2. **JIT** via `MIR_gen` calls, plus an experimental **lazy basic-block versioning** mode (recent feature) where machine code for a BB is generated on first execution, enabling polymorphic inline caches and other dynamic-language tricks.

The included **c2m** is a real C11 compiler frontend (~30k lines) targeting MIR. It bootstraps and runs the full C compiler test suite.

## §3 Target coverage (May 2026)
- x86_64 (SysV and Win64): stable.
- aarch64 (Linux and macOS): stable.
- riscv64: stable.
- ppc64le: stable. (PPC64 big-endian was removed; "the last big-endian CPU power7 became too old.")
- s390x: stable.
- No Wasm backend in the mainline tree; a Wasm prototype existed as a research branch.
- No 32-bit targets.

Object files: MIR does not emit ELF/Mach-O/COFF directly. Output is in-memory machine code suitable for JIT. For AOT, the typical recipe is to dump MIR binary, ship it, and JIT at startup, similar to a `.pyc`. There is an experimental `c2m -S` flag to emit assembly via the c2m frontend for inspection.

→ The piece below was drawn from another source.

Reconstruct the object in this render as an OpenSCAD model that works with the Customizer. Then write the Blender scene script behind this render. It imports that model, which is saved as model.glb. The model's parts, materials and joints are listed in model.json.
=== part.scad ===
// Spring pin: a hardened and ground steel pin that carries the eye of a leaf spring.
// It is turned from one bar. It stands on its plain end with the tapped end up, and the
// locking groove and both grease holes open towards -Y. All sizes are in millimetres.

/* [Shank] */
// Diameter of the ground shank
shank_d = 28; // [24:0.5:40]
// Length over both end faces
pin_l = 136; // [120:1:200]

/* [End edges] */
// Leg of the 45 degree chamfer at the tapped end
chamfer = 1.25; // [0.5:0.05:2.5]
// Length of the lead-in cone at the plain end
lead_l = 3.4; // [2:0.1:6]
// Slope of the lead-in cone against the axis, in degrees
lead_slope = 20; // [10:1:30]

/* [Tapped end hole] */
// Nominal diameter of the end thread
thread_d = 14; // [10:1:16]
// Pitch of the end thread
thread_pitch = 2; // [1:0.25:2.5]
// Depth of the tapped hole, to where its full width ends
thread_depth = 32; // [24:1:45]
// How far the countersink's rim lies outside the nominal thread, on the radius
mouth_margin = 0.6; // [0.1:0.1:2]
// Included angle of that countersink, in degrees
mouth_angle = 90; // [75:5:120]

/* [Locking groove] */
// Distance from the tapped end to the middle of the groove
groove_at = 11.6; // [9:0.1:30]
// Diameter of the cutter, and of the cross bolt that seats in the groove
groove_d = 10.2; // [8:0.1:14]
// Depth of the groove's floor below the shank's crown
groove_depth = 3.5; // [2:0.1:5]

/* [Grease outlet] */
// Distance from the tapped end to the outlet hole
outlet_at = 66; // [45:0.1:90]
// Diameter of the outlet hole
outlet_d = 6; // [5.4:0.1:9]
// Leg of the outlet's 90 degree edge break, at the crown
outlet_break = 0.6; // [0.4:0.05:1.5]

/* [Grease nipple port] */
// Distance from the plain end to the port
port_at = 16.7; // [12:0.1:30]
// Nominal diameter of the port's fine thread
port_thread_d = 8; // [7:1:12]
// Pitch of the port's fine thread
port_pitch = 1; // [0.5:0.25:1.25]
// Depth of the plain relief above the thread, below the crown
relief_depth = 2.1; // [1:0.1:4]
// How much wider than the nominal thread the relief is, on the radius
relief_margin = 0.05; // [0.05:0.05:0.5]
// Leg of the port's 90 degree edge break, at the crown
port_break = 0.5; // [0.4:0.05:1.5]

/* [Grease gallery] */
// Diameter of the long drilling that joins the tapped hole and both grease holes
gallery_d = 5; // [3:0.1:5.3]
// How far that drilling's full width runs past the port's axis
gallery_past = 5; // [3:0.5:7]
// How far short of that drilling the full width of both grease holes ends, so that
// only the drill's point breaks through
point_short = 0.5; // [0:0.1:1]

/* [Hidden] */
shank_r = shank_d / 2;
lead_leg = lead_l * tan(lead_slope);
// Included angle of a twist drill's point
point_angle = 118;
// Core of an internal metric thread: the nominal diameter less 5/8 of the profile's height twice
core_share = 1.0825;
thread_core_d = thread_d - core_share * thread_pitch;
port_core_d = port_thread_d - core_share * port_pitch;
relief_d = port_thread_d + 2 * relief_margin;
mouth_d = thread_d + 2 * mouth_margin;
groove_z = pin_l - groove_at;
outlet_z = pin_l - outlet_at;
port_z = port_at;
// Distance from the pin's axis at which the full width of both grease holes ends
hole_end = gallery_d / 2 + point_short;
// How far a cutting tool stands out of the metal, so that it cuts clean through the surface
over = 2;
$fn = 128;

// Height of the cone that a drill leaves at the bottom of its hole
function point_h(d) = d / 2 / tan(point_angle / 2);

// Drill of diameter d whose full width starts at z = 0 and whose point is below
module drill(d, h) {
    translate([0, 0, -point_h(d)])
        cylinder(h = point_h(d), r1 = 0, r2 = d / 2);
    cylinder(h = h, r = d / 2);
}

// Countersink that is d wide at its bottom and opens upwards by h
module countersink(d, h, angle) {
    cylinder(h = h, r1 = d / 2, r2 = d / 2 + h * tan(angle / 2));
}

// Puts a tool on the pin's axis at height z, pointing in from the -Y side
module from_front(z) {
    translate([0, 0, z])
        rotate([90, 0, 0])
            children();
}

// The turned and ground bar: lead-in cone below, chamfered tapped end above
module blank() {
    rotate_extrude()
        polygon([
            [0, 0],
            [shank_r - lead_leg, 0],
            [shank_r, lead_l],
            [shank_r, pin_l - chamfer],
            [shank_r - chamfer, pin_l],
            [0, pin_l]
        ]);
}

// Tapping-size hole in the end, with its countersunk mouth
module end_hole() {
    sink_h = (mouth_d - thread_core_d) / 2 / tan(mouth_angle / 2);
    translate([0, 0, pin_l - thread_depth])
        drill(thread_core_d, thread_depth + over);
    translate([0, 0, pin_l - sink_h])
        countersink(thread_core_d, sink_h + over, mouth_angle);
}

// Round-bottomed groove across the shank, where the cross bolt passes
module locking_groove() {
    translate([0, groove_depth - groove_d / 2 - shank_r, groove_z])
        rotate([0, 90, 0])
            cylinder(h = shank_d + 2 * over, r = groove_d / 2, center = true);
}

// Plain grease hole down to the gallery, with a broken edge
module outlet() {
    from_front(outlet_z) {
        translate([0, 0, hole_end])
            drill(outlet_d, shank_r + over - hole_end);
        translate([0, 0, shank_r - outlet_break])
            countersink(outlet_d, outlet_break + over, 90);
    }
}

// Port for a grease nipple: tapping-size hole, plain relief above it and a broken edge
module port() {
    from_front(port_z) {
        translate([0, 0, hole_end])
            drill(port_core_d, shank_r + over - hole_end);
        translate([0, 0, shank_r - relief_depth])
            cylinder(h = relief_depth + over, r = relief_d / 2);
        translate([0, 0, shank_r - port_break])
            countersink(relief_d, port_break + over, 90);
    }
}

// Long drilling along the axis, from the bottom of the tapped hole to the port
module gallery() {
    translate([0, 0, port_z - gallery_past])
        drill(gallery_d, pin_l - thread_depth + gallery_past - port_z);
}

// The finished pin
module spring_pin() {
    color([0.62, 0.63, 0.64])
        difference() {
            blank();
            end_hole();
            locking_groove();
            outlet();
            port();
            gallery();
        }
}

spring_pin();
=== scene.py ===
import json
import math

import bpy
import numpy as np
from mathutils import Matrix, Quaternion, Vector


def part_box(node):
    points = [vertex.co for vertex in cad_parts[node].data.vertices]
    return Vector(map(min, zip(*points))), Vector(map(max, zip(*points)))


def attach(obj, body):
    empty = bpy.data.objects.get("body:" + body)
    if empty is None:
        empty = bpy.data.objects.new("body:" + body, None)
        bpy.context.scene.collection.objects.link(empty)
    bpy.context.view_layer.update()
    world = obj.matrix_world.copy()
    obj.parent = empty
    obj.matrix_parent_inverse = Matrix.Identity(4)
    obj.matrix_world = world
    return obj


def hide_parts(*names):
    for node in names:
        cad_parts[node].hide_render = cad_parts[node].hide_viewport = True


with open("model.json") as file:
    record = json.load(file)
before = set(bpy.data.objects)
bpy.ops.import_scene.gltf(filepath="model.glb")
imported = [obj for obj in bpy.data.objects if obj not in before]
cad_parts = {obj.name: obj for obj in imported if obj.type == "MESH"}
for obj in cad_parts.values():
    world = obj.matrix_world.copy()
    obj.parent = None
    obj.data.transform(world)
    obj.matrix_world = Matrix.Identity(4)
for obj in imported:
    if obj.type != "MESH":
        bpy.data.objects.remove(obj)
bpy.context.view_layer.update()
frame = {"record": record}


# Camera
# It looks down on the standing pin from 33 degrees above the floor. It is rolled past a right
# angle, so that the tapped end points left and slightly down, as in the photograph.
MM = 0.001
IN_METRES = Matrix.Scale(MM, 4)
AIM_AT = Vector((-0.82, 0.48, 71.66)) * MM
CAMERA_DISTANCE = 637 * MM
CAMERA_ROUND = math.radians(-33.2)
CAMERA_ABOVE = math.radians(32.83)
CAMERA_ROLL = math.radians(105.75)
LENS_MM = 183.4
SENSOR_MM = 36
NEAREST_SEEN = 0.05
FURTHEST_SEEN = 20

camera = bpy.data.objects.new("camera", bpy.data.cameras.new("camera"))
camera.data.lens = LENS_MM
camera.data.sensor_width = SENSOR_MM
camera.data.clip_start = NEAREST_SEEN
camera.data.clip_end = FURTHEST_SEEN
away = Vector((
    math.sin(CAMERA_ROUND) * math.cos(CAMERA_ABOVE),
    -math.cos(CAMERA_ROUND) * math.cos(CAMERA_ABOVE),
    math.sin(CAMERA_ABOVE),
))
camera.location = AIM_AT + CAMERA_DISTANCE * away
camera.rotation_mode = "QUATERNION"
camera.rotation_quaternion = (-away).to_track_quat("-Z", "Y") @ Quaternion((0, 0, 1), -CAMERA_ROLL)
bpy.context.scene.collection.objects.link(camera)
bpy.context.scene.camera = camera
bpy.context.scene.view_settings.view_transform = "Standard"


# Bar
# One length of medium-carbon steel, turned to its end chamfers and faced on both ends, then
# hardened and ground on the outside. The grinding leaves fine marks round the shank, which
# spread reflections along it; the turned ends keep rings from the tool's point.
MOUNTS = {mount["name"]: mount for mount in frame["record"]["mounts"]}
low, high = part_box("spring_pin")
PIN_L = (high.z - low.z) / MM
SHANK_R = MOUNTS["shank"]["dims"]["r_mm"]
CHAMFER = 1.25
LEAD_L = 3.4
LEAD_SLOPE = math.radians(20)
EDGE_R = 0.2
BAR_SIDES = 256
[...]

DWARF: not emitted. Source maps are handled by the embedding application.

## §4 Production / language adoption status (May 2026)
- Originally explored as a Ruby JIT (the "RTL MJIT" line, https://developers.redhat.com/blog/2020/01/20/mir-a-lightweight-jit-compiler-project), though Ruby ended up shipping YJIT (Cranelift-adjacent) and now RJIT.
- **c2m**: production-quality C11 compiler used as a research vehicle.
- Smaller embedded uses include scientific computing kernels and academic JIT projects.
- The repo shows continuing activity into 2025 and 2026 (Vladimir's blog has posts dated November 2025 and April 2026), but the user base remains small compared to LLVM/Cranelift/QBE.

License: MIT.

Performance: Per Makarov's own benchmarks, MIR generates code roughly 2x slower than GCC `-O2`, with compile speed competitive with Cranelift and significantly faster than LLVM at any optimization level.

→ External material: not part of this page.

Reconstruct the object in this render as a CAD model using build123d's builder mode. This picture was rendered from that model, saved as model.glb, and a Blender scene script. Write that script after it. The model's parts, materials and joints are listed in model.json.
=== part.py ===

## §5 Engineering cost for Mochi
- **Binary footprint**: ~500 KB to 1 MB depending on enabled targets.
- **Build complexity**: Single C library, builds with `make`. For Go-hosted Mochi this means cgo. There is no maintained Go binding; we would write a thin wrapper (~few hundred lines).
- **License**: MIT, fully compatible.
- **Cross-compilation**: Single library targets all enabled architectures.
- **Debugging**: Weak. No DWARF emission; perf/stack traces would need help.
- **Runtime startup**: Sub-millisecond engine creation; JIT compiles in microseconds per function.

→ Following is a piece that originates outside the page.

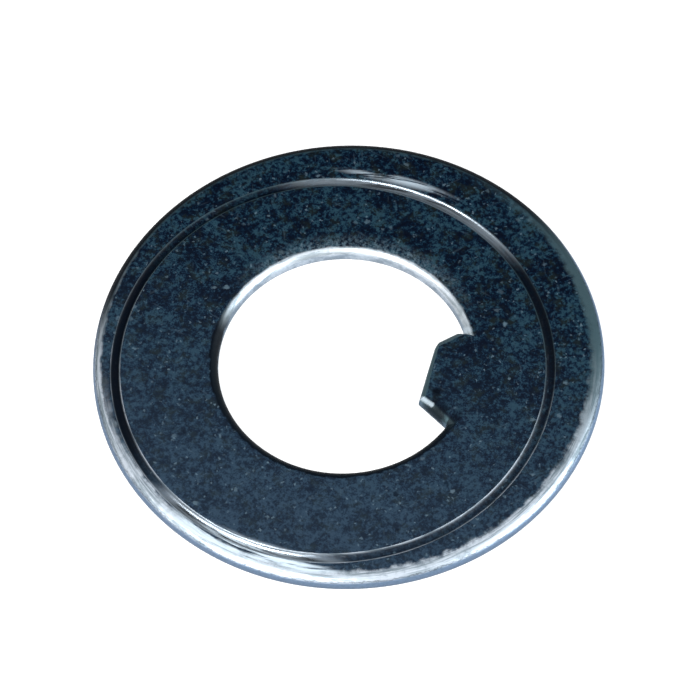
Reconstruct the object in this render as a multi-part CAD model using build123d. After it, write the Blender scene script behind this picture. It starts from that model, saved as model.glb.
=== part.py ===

## §6 Mochi adaptation note
MIR is three-address typed IR, almost a 1:1 fit for compiler3's IR (`/Users/apple/github/mochilang/mochi/compiler3/ir`). The mapping is even more direct than QBE because MIR has explicit typed registers (matching Mochi's three-bank register file in `runtime/vm3/vm.go`). The lazy basic-block versioning feature would let Mochi reuse the vm3 interpreter for cold code and JIT only hot blocks, similar to what tieredjit (`/Users/apple/github/mochilang/mochi/runtime/jit/tieredjit/`) is trying to achieve manually.

Practical Phase 1 ramp:
1. Write a `compiler3/emit/mir` package that produces MIR text.
2. Shell out to a tiny C harness binary that calls `MIR_gen` and writes a relocatable blob.
3. Or, accept cgo and call mir-gen directly from `runtime/jit/mirjit`.

The existing `runtime/jit/vm2jit/` infrastructure (cache, page allocator, lowering) is reusable; the lowering step shrinks from hand-written assembly to MIR emission.

## §7 Open questions for MEP-42
- **JIT-only or AOT?** MIR is JIT-first. If MEP-42 wants standalone native binaries, we need to add an object-file emitter (see `13_emitting_object_files.md`), which MIR does not provide.
- **cgo cost**: Pure-Go MIR re-implementation is theoretically possible (MIR is ~15k lines of C) but would be a significant maintenance burden.
- **Wasm gap**: No Wasm target. Same conclusion as QBE: pair with `wasmtime compile` for Wasm.
- **Bus factor**: Essentially one author (Vladimir Makarov). Stable enough for a Phase 1 bet but a long-term risk.
- **Code quality**: Roughly competitive with QBE, slightly behind Cranelift, well behind LLVM `-O2`. Acceptable for Phase 1.
- **Should we wait for Wasm backend?** A wasm32 MIR target would make MIR a single solution for native+web. As of May 2026 it is not on the roadmap.